**What you are asked to do:**
Show only lines that include "manifold".

**Source excerpt:**
--*--
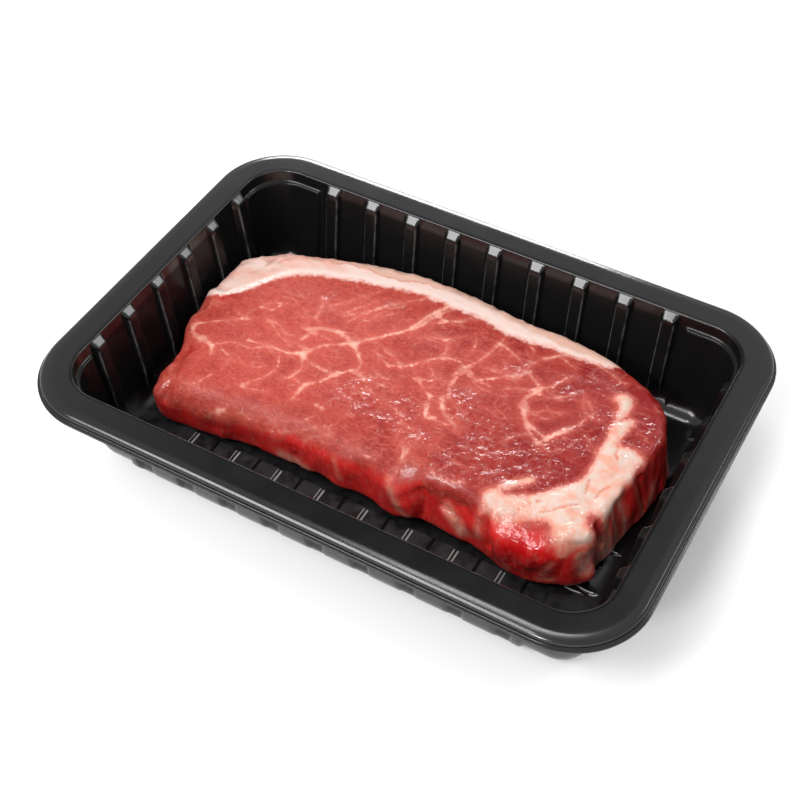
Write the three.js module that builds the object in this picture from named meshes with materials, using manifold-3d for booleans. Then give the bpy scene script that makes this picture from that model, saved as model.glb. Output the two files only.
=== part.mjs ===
// A black thermoformed plastic meat tray with one raw striploin steak lying in it.
// Millimetres, +Z up. The origin is the middle of the footprint, on the surface that the tray
// stands on. +X runs along the tray's long side and +Y runs to the steak's fat edge.

import * as THREE from 'three';
import { mergeVertices } from 'three/addons/utils/BufferGeometryUtils.js';
import Module from 'manifold-3d';

// ---- Tray: driving dimensions -------------------------------------------------------------
const TRAY_HEIGHT = 42;
const SHEET = 0.8;
const RIM_LENGTH = 230;
const RIM_WIDTH = 160;
const RIM_CORNER = 27.2;
const FLANGE = 11.5;
const RIM_EDGE_ROUND = 1.2;
const RIM_SKIRT = 3.0;
const TRIM_LIP = 1.3;
const MOUTH_ROUND = 0.5;

// The wall leans inwards towards the floor and ends in a rounded foot.
const WALL_DRAFT = 0.11;
const FOOT_RADIUS = 9;

// Upright ribs stand proud of the inner wall. Each one starts with a sloping shelf under the rim.
const RIB_PITCH = 18;
const RIBS_LONG_WALL = 9;
const RIBS_SHORT_WALL = 6;
const RIB_ROOT_WIDTH = 6.9;
const RIB_FACE_WIDTH = 4.5;
const RIB_DEPTH = 2.5;
const SHELF_TOP = 0.5;
const SHELF_BOTTOM = 2.9;

// A shallow pocket under the rim in each corner ends in a narrow stacking ledge.
const POCKET_TOP = 4.4;
const POCKET_BOTTOM = 5.2;
const LEDGE_WIDTH = 1.3;
const POCKET_GAP_LONG = 2.6;
const POCKET_GAP_SHORT = 0.4;

// Raised pads cross the floor at the front and the back, with beads and slots in turn.
const PAD_RISE = 1.2;
const PAD_HALF_LENGTH = 77;
const PAD_INNER_Y = 36.8;
const PAD_OUTER_Y = 54;
const PAD_CORNER = 3;
const PAD_MARKS = 16;
const PAD_MARK_PITCH = 9.15;
const BEAD_WIDTH = 1.7;
const BEAD_RISE = 0.6;
const SLOT_WIDTH = 1.0;
const SLOT_DEPTH = 0.5;
const MARK_END_MARGIN = 1;
const PAD_HOLLOW = 0.9;

// A fine raised line runs round the middle of the floor.
const RING_HALF_LENGTH = 88;
const RING_HALF_WIDTH = 31.5;
const RING_CORNER = 10;
const RING_WIDTH = 1.6;
const RING_RISE = 0.6;

// ---- Steak: driving dimensions ------------------------------------------------------------
// The steak rests a hair above the beads, and its two layers keep the same hair between them.
const LAYER_GAP = 0.3;
const STEAK_FOOT = SHEET + PAD_RISE + BEAD_RISE + LAYER_GAP;
const STEAK_TOP = 25.6;
const STEAK_TILT = 0.018;
const STEAK_FOOT_ROUND = 3.4;

// The upper edge's radius and how far the foot stands out past the top. Both change along the
// steak: the left end has the rounder edge, and the right end has the foot that stands out.
const STEAK_SHOULDER = 5;
const STEAK_SHOULDER_CHANGE = 2.4;
const STEAK_SPLAY = 1.0;
const STEAK_SPLAY_CHANGE = -3.2;

// The steak's outline at mid height, anticlockwise from the right end.
const STEAK_OUTLINE = [
  [91.4, 12], [92, 24], [87.8, 35], [79, 42.2], [67.5, 48.6], [53, 53.3], [38, 55.2],
  [20, 55.6], [5, 57.2], [-9, 59], [-23, 58.6], [-39, 56.6], [-57, 51.6], [-72, 47],
  [-86.6, 42], [-94.8, 35.5], [-96.2, 25], [-96.2, 11], [-94.4, -6], [-88.4, -21], [-89.4, -32],
  [-84.5, -39.4], [-73, -39.2], [-60, -37.8], [-46, -34.6], [-23, -34.2], [-8, -34.8],
  [3, -34.6], [14, -36.8], [24, -33.4], [37, -33.8], [47.5, -34.8], [60, -38.2], [73, -36.4],
  [84.6, -30.5], [86.4, -20], [89, -4],
];

// Where the fat cap meets the lean, seen from above, from its left end to its right end.
const CAP_SEAM = [
  [-110, 6], [-93, 10], [-85.5, 14.5], [-79, 21.5], [-73, 29], [-63.5, 35.8], [-52, 39.6],
  [-38, 42.8], [-21, 46.6], [-4, 46], [8, 45.6], [20, 42.8], [33, 44.2], [46, 44.6],
  [58, 44.4], [68, 42.6], [80, 46], [92, 52],
];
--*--
**In response:**
Write the three.js module that builds the object in this picture from named meshes with materials, using manifold-3d for booleans. Then give the bpy scene script that makes this picture from that model, saved as model.glb. Output the two files only.
import Module from 'manifold-3d';